> [TASK]:
Reproduce the lines from the one bearing "between two stars" through the one bearing "obj.data.transform(world)", inclusive. Copy them exactly; include no other line.

[Scripts that build objects]
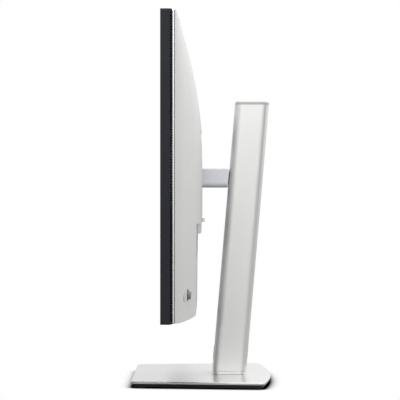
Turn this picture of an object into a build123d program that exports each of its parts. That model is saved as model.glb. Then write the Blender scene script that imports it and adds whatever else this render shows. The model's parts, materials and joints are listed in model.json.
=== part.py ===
from build123d import *
import os
from math import cos, sin, tan, radians

os.makedirs("parts", exist_ok=True)

# A desktop monitor on a height-adjustable stand, in millimetres.
# +X is the viewer's right, +Y points backwards from the screen, +Z is up.
# The origin is on the desk, under the middle of the base.

# ---------------------------------------------------------------- driving dimensions

# Base and swivel
BASE_LENGTH = 175.7
BASE_FRONT_HALF = 115.0
BASE_REAR_HALF = 134.0
BASE_BOW = 11.8
BASE_TOP = 8.4
BASE_PLATE = 2.8
SWIVEL_Y = 35.0
FOOT_Z = 12.7
SPINDLE_R = 9.0

# Column: a leaning aluminium tube
COLUMN_LEAN = 4.9
COLUMN_W = 60.0
COLUMN_D = 43.0
COLUMN_CORNER = 9.0
COLUMN_WALL = 2.5
COLUMN_TOP = 357.7
CAP_T = 4.0
SLOT_HALF = 16.5
CABLE_HOLE_Z = 35.0

# Head
HEAD_W = 611.4
HEAD_H = 356.0
HEAD_Z = 269.3
HEAD_FRONT = -46.4
FRAME_D = 14.0
FRAME_WALL = 1.6
TRIM_D = 2.4
TRIM_INSET = 0.9
COVER_INSET = 1.2
COVER_WALL = 2.2
DOME_D = 30.2
DOME_TOP_D = 3.9
DOME_RIM = 0.8
PLATEAU_Z = 251.7
LEDGE_Z = 202.7
VENT_PITCH = 3.08
VENT_COUNT = 113

# Stand joint in the neck
NECK_Z = 260.0
NECK_H = 24.2
NECK_HALF = 28.0
TILT_Y = 9.0
PIN_R = 3.0
PIVOT_R = 16.0
FIT = 0.05

# Rails and carriage, in the column's own directions
RAIL_R = 3.0
RAIL_X = 18.0
RAIL_Y = -6.0
CARRIAGE_BOTTOM = 223.2
CARRIAGE_H = 36.0

# Wall-mount holes
VESA = 100.0
M4_R = 2.0

# Derived places
COVER_Y = HEAD_FRONT + FRAME_D + TRIM_D
RECESS_Y = COVER_Y + 23.7
HEAD_BOTTOM = HEAD_Z - HEAD_H / 2
HEAD_TOP = HEAD_Z + HEAD_H / 2
COVER_BOTTOM = HEAD_BOTTOM + COVER_INSET
COVER_TOP = HEAD_TOP - COVER_INSET
COVER_HALF = HEAD_W / 2 - COVER_INSET
BASE_FRONT = -BASE_LENGTH / 2
BASE_REAR = BASE_LENGTH / 2

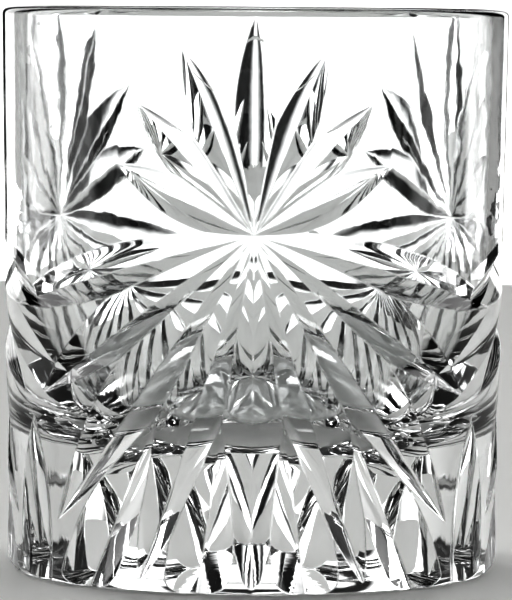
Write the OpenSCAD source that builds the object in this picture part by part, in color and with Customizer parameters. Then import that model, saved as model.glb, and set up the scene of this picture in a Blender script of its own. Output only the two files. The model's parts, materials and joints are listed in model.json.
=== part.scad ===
// Whiskey tumbler in cut crystal: one piece of glass, cut with three starbursts of mitred grooves.
// Millimetres, +Z up, the foot on Z = 0, the axis on Z. The first star's centre faces -Y.

/* [Body] */
// Overall height, foot to lip
height = 92; // [84:1:100]
// Outer diameter at the lip
rim_diameter = 83; // [76:1:90]
// How much narrower the wall's diameter is at the foot than at the lip
taper = 3; // [1:0.5:6]
// Thickness of the wall at the lip, which is rounded to this width
lip_thickness = 2.5; // [2.2:0.1:3.4]
// Extra wall thickness at the height of the star centres
wall_gain = 0.3; // [0:0.1:1]
// Thickness of the solid base under the middle of the bowl
base_thickness = 21; // [16:0.5:26]
// Radius of the bowl's long inner curve, below the star centres
bowl_radius = 70; // [60:1:90]
// Radius of the bowl's inner corner
bowl_corner = 14; // [8:1:18]
// Radius of the rounding between the wall and the foot
heel_radius = 3; // [2:0.5:4]

/* [Cutting] */
// Height of the star centres above the foot
star_height = 56.7; // [52:0.1:60]
// Included angle of the mitre wheel, which makes every groove
mitre_angle = 132; // [126:1:140]
// Length of the upright petal
petal_length = 34.3; // [26:0.1:34.5]
// Length of the outermost petals
petal_side_length = 24.8; // [20:0.1:28]
// Angle of the outermost petals from upright
petal_spread = 64.5; // [56:0.5:68]
// Half width of the petals at their middle
petal_half_width = 3.4; // [2.6:0.1:3.6]
// Length of the five middle rays, which run down towards the foot
ray_length = 58.5; // [54:0.5:64]
// Length of the rays next to the outermost ones
ray_next_length = 47.5; // [44:0.5:54]
// Length of the outermost rays
ray_side_length = 50; // [44:0.5:54]
// Angle of the outermost rays from straight down
ray_spread = 75.5; // [70:0.5:78]
// Half width of the five middle rays at their middle
ray_half_width = 5.7; // [4.6:0.1:6.4]
// Half width of the outermost rays at their middle
ray_side_half_width = 3.9; // [3:0.1:4.4]
// Height at which the short grooves over the heel start
heel_cut_top = 27; // [22:0.5:32]
// Half width of the short grooves over the heel
heel_cut_half_width = 5.8; // [4:0.1:6.4]

/* [Hidden] */
$fn = 72;
rim_r = rim_diameter / 2;
foot_r = rim_r - taper / 2;
star_z = star_height;
// starbursts round the wall; the cuts are spaced for three
stars = 3;
// the share of the heel's radius that stands above the foot, which then ends in a crisp edge
heel_share = 0.87;
heel_z = heel_radius * heel_share;
top_z = height - lip_thickness / 2;
// the petals on each side of the upright one, and the rays on each side of the middle one
petal_pairs = 3;
ray_pairs = 4;
// how far below the foot the short grooves' own curves reach
heel_run_out = 15;
// how far past a star's centre its grooves start, so that they meet in one crisp point
overrun = 0.6;
// straight lengths that follow each groove's curve, and how far the wheel stands out of the wall
groove_steps = 6;
clearance = 0.8;
// the bowl: a long curve that leaves the wall at the star centres and runs into the corner at
// meet_z. The corner stands a hair past the curve, so that the two cross in one clean edge.
bowl_r = rim_r - lip_thickness - wall_gain - taper / 2 * (1 - star_z / height);
corner_z = base_thickness + bowl_corner;
hair = 0.01;
corner_r = bowl_r - bowl_radius + hair
    + sqrt(pow(bowl_radius - bowl_corner, 2) - pow(star_z - corner_z, 2));
meet_z = star_z - bowl_radius * (star_z - corner_z) / (bowl_radius - bowl_corner);

// the wall's radius at a height
function wall_r(z) = foot_r + (rim_r - foot_r) * z / height;

// a point on the wall, a being the angle round the axis from -Y
function on_wall(a, z) = [wall_r(z) * sin(a), -wall_r(z) * cos(a), z];

function unit(v) = v / norm(v);

// how many degrees round the wall a distance is at the height of the star centres
function around(s) = s / wall_r(star_z) * 180 / PI;

module bowl_profile() {
    polygon([
        [0, star_z],
        [bowl_r, star_z],
        [rim_r - lip_thickness, top_z],
        [0, top_z],
    ]);
    intersection() {
        translate([bowl_r - bowl_radius, star_z]) circle(bowl_radius, $fn = 180);
        translate([0, meet_z]) square([rim_r, star_z - meet_z]);
    }
    translate([corner_r, corner_z]) circle(bowl_corner);
    translate([0, base_thickness]) square([corner_r, meet_z - base_thickness]);
}

module outer_profile() {
    polygon([
        [0, 0],
        [foot_r - heel_radius, 0],
        [foot_r - heel_radius, heel_z],
        [wall_r(heel_z), heel_z],
        [rim_r, top_z],
        [0, top_z],
    ]);
    intersection() {
        translate([wall_r(heel_z) - heel_radius, heel_z]) circle(heel_radius);
        square([rim_r, heel_z]);
    }
}

// the uncut blank
module blank() {
    rotate_extrude($fn = 180) {
        difference() {
            outer_profile();
            bowl_profile();
        }
        translate([rim_r - lip_thickness / 2, top_z]) circle(lip_thickness / 2, $fn = 36);
    }
}

// The wheel's cross-section at a share t of a groove's way from a0, z0 to a1, z1: its tip in the
// valley, then its two flanks just outside the wall. The groove is deepest in its middle.
function wheel(a0, z0, a1, z1, half_width, t) =
    let (
        a = a0 + (a1 - a0) * t,
        at = on_wall(a, z0 + (z1 - z0) * t),
        out = [sin(a), -cos(a), 0],
        along = unit([(a1 - a0) * PI / 180 * wall_r(star_z), z1 - z0]),
        across = [-cos(a) * along[1], -sin(a) * along[1], along[0]],
        depth = half_width / tan(mitre_angle / 2) * 4 * t * (1 - t),
        flank = (depth + clearance) * tan(mitre_angle / 2)
    )
    [at - depth * out, at + clearance * out + flank * across, at + clearance * out - flank * across];

// One groove of the mitre wheel, pointed at each end and half_width wide each way in its middle.
module groove(a0, z0, a1, z1, half_width) {
    last = 3 * groove_steps;
    polyhedron(
        [for (i = [0 : groove_steps]) each wheel(a0, z0, a1, z1, half_width, i / groove_steps)],
        concat(
            [[0, 1, 2], [last, last + 2, last + 1]],
            [for (i = [0 : 3 : last - 3], j = [0 : 2]) [i + j, i + 3 + j, i + 3 + (j + 1) % 3]],
            [for (i = [0 : 3 : last - 3], j = [0 : 2]) [i + j, i + 3 + (j + 1) % 3, i + (j + 1) % 3]]
        )
    );
}

// a groove that leaves a star's centre at an angle from upright, for a length along the wall
module ray(star, angle, length, half_width) {
    groove(
        star - around(overrun * sin(angle)),
        star_z - overrun * cos(angle),
        star + around(length * sin(angle)),
        star_z + length * cos(angle),
        half_width
    );
}

module star_cuts(star) {
    for (i = [-petal_pairs : petal_pairs]) {
        t = abs(i) / petal_pairs;
        length = petal_length + (petal_side_length - petal_length) * t;
        ray(star, petal_spread * i / petal_pairs, length, petal_half_width);
    }
    for (i = [-ray_pairs : ray_pairs]) {
        out = max(0, abs(i) - 2);
        length = [ray_length, ray_next_length, ray_side_length][out];
        width = ray_half_width + (ray_side_half_width - ray_half_width) * out / 2;
        ray(star, 180 + ray_spread * i / ray_pairs, length, width);
    }
}

// the short grooves between the rays' lower ends, and one midway between two stars
module heel_cuts(star) {
    for (i = [-1.5, -0.5, 0.5, 1.5]) {
        angle = ray_spread * i / ray_pairs;
        top = tan(angle) * (star_z - heel_cut_top);
        end = tan(angle) * (star_z + heel_run_out);
        groove(star + around(top), heel_cut_top, star + around(end), -heel_run_out, heel_cut_half_width);
    }
    between = star + 180 / stars;
    groove(between, heel_cut_top, between, -heel_run_out, heel_cut_half_width);
}

// All the grooves as one shape. A resize of nothing keeps them as they are, and joins them before
// they are cut from the blank.
module all_cuts() {
    resize([0, 0, 0])
        for (k = [0 : stars - 1]) {
            star_cuts(360 / stars * k);
            heel_cuts(360 / stars * k);
        }
}

module tumbler() {
    color([0.93, 0.95, 0.96, 0.4])
        difference() {
            blank();
            all_cuts();
        }
}

tumbler();
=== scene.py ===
"""A cut crystal whiskey tumbler: one solid piece of glass with three starbursts of mitred grooves."""

import bpy
import json
from math import asin, atan2, cos, degrees, pi, radians, sin, sqrt, tan
from mathutils import Matrix, Vector

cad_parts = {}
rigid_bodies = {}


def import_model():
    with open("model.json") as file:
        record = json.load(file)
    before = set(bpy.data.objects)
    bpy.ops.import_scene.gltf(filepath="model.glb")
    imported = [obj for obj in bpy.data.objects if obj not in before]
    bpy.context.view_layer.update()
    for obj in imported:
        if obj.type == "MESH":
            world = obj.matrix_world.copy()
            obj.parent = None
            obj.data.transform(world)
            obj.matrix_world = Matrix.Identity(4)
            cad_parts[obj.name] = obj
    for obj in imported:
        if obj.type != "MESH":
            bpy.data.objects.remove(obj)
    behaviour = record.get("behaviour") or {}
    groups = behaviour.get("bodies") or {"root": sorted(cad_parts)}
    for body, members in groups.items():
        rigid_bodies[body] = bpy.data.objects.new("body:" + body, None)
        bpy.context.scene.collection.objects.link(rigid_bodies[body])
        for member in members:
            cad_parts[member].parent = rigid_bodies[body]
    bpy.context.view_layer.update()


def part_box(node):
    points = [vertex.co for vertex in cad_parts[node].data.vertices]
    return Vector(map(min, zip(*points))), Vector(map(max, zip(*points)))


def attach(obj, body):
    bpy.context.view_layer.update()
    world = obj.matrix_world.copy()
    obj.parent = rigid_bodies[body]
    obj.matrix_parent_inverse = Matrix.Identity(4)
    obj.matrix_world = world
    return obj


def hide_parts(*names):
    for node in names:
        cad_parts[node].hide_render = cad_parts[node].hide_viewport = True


bl_info = {
    "name": "Cut Crystal Tumbler",
    "version": (1, 0, 0),
    "blender": (4, 5, 0),
    "location": "View3D > Sidebar > Tumbler",
    "description": "Models a cut crystal whiskey tumbler and the plain studio it stands in",
    "category": "Object",
}

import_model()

MM = 0.001
CAD_LOW, CAD_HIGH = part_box("tumbler")
RIM_DIAMETER = CAD_HIGH[0] - CAD_LOW[0]
HEIGHT = CAD_HIGH[2] - CAD_LOW[2]


# ---------------------------------------------------------------- sizes and colours


class TumblerBlankSizes(bpy.types.PropertyGroup):
    """The blank before it is cut: wall, bowl, base and foot."""

    height: bpy.props.FloatProperty(
        name="Height", description="From the foot to the lip", default=HEIGHT, unit="LENGTH"
    )
    rim_diameter: bpy.props.FloatProperty(
        name="Rim diameter", description="Outside, at the lip", default=RIM_DIAMETER, unit="LENGTH"
    )
    taper: bpy.props.FloatProperty(
        name="Taper", description="How much narrower the wall is at the foot", default=3 * MM, unit="LENGTH"
    )
    lip_thickness: bpy.props.FloatProperty(
        name="Lip thickness", description="Width of the rounded lip", default=2.5 * MM, unit="LENGTH"
    )
    wall_gain: bpy.props.FloatProperty(
        name="Wall gain", description="Extra wall at the star centres", default=0.3 * MM, unit="LENGTH"
    )
    base_thickness: bpy.props.FloatProperty(
        name="Base thickness", description="Solid glass under the bowl", default=21 * MM, unit="LENGTH"
    )
    bowl_radius: bpy.props.FloatProperty(
        name="Bowl radius", description="The bowl's long inner curve", default=70 * MM, unit="LENGTH"
    )
    bowl_corner: bpy.props.FloatProperty(
        name="Bowl corner", description="The bowl's inner corner", default=14 * MM, unit="LENGTH"
    )
    heel_radius: bpy.props.FloatProperty(
        name="Heel radius", description="Between the wall and the foot", default=3 * MM, unit="LENGTH"
    )
    heel_share: bpy.props.FloatProperty(
        name="Heel share", description="Share of the heel radius that stands above the foot", default=0.87
    )
    turns: bpy.props.IntProperty(name="Turns", description="Faces round the blank", default=360)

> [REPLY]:
// the short grooves between the rays' lower ends, and one midway between two stars
module heel_cuts(star) {
    for (i = [-1.5, -0.5, 0.5, 1.5]) {
        angle = ray_spread * i / ray_pairs;
        top = tan(angle) * (star_z - heel_cut_top);
        end = tan(angle) * (star_z + heel_run_out);
        groove(star + around(top), heel_cut_top, star + around(end), -heel_run_out, heel_cut_half_width);
    }
    between = star + 180 / stars;
    groove(between, heel_cut_top, between, -heel_run_out, heel_cut_half_width);
}

// All the grooves as one shape. A resize of nothing keeps them as they are, and joins them before
// they are cut from the blank.
module all_cuts() {
    resize([0, 0, 0])
        for (k = [0 : stars - 1]) {
            star_cuts(360 / stars * k);
            heel_cuts(360 / stars * k);
        }
}

module tumbler() {
    color([0.93, 0.95, 0.96, 0.4])
        difference() {
            blank();
            all_cuts();
        }
}

tumbler();
=== scene.py ===
"""A cut crystal whiskey tumbler: one solid piece of glass with three starbursts of mitred grooves."""

import bpy
import json
from math import asin, atan2, cos, degrees, pi, radians, sin, sqrt, tan
from mathutils import Matrix, Vector

cad_parts = {}
rigid_bodies = {}


def import_model():
    with open("model.json") as file:
        record = json.load(file)
    before = set(bpy.data.objects)
    bpy.ops.import_scene.gltf(filepath="model.glb")
    imported = [obj for obj in bpy.data.objects if obj not in before]
    bpy.context.view_layer.update()
    for obj in imported:
        if obj.type == "MESH":
            world = obj.matrix_world.copy()
            obj.parent = None
            obj.data.transform(world)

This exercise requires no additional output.